Are you feeling a lag in AD and DNS? What is pushing you to improve the performance of this system? The DPACK doesn't provide performance information, if provides capacity planning information only. The DPACK shows that the current system is underutilized, not taxed at all. The end users should be providing the feedback as to if the system is performing too slowly, are they complaining?
-
@scottalanmiller We occasionally have issues on the shop floor with relatively slow response (4-5 seconds vs. sub-second) and when we track it down, it always points to name resolution as the hang-up. We have a shop floor app that uses hostnames, and seems to hit the DNS quite frequently. Like I said, on occasion, this will appear to slow down, and cause these intermittent lags.
-
@pchiodo said:
@scottalanmiller We occasionally have issues on the shop floor with relatively slow response (4-5 seconds vs. sub-second) and when we track it down, it always points to name resolution as the hang-up. We have a shop floor app that uses hostnames, and seems to hit the DNS quite frequently. Like I said, on occasion, this will appear to slow down, and cause these intermittent lags.

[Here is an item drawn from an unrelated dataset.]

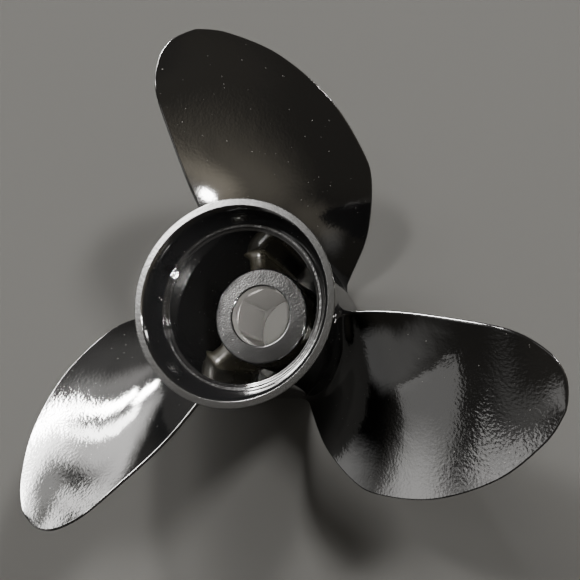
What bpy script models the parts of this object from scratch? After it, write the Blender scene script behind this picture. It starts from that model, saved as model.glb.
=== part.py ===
"""Outboard propeller: three raked blades cast with a barrel that exhaust gas leaves through.

Frame: metres, +Z aft along the shaft, origin on the shaft axis in the plane of the barrel's
front end. The blade called blade_1 points along +Y, and the others follow every third of a turn.
The real propeller is one aluminium casting. Its members are separate solids here, a seam apart.
"""
import math

import bmesh
import bpy

MM = 0.001
SEAM = 0.3 * MM
THIRD = math.tau / 3

# Barrel: a tapered outer tube that flares out to the aft rim
BARREL_LENGTH = 126.0 * MM
RIM_RADIUS = 54.0 * MM
FRONT_RADIUS = 42.5 * MM
BODY_AFT_RADIUS = 48.0 * MM
FLARE_LENGTH = 24.0 * MM
FLARE_POWER = 1.8
RIM_ROUND = 0.7 * MM
RIM_INNER_RADIUS = 50.2 * MM
LEDGE_DEPTH = 13.8 * MM
LEDGE_OUTER_RADIUS = 43.9 * MM
LEDGE_INNER_RADIUS = 40.7 * MM
LEDGE_ROUND = 0.6 * MM
PASSAGE_FRONT_RADIUS = 35.2 * MM

# Inner hub: a thick sleeve with a six-sided socket for the drive insert
HUB_AFT_DEPTH = 46.8 * MM
HUB_FRONT_RECESS = 3.0 * MM
HUB_AFT_RADIUS = 27.2 * MM
HUB_FRONT_RADIUS = 29.0 * MM
HUB_EDGE_ROUND = 1.0 * MM
HOLE_RADIUS = 17.1 * MM
HOLE_ROUND = 0.8 * MM
BORE_DEPTH = 8.2 * MM
SOCKET_START_DEPTH = 9.0 * MM
SOCKET_AFT_CORNER = 18.6 * MM
SOCKET_FRONT_CORNER = 19.2 * MM
SOCKET_FRONT_LEVEL = 22.0 * MM
SOCKET_LEAD_RADIUS = 23.5 * MM
SOCKET_CORNER_ANGLE = math.radians(16.5)

# Ribs between the inner hub and the barrel
RIB_WIDTH = 9.0 * MM
RIB_FIRST_ANGLE = math.radians(93.0)
RIB_AFT_SETBACK = 3.4 * MM
RIB_FRONT_SETBACK = 6.0 * MM

# Blades: a face of constant pitch and rake inside a drawn outline
PITCH = 408.0 * MM
RAKE_SLOPE = math.tan(math.radians(17.3))
TIP_RADIUS = 165.5 * MM
TIP_ANGLE = math.radians(94.8)
TIP_SETBACK = 16.0 * MM
ROOT_THICKNESS = 9.0 * MM
TIP_THICKNESS = 2.4 * MM
BULGE_POWER = 0.75
EDGE_THICKNESS = 1.8 * MM
NOSE_THICKNESS = 3.6 * MM
NOSE_END_RADIUS = 92.0 * MM
TIP_NARROWING = 0.9997
FILLET_RADIUS = 11.0 * MM
FACE_FILLET_AT_NOSE = 5.0 * MM
BACK_FILLET_AT_NOSE = 1.5 * MM
FILLET_AT_TAIL = 8.0 * MM
NOSE_FILLET_SHARE = 0.4
TAIL_FILLET_SHARE = 0.25

# Blade outline, millimetres across and up as seen from aft, from the barrel to the tip
TRAILING_OUTLINE = [(-11, 30), (-19, 47), (-29.5, 75), (-36.5, 107), (-39.8, 131), (-37, 148.5),
                    (-30.6, 158.6), (-21.6, 163.7)]
TIP_POINT = (-12.6, 165.1)
LEADING_OUTLINE = [(30, 19), (40.5, 30.5), (57, 53), (65.7, 80.5), (63.5, 98.5), (50.5, 126),
                   (27.2, 149.9), (3, 162.2)]

# How far the trailing edge rises off the even pitch, millimetres, at radii in millimetres: its cup
TRAILING_RISE = [(80, -3.3), (135, 2.0), (165, -1.1)]

# Mesh fineness
BARREL_SIDES = 96
HUB_SIDES = 72
RIB_STEPS = 4
CHORD_STEPS = 13
NOSE_STEPS = 3
SPAN_STEPS = 16
ROOT_PATCH_STEPS = 6
FILLET_ROWS = (0.0, 0.07, 0.25, 0.55)
OUTLINE_STEPS = 24
FOOT_PASSES = 12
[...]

DNS resolution of internal machines or DNS resolution of external domains? Even having 100,000 internal machines a DNS table should be in memory and essentially instant. If DNS is a delay, likely something is wrong that needs to be fixed, not that the system isn't fast enough.
-
@scottalanmiller Well, I guess I will have to dig further. I don't have any glaring DNS errors, and everything else works fine. Might have to point at the programming people and dig through that. The DBMS, and the Application server for the Shop floor app run exceptionally well, and we have never had an issue with performance on those. But, I suppose this could be a client side issue.
-
@pchiodo could be client side, could be hitting a DNS entry that is missing, could be going to something external that has a delay while it waits for remote machines to respond.
-
pchiodo - Is your app only looking for local DNS enteries, or also looking for internet based entries as well?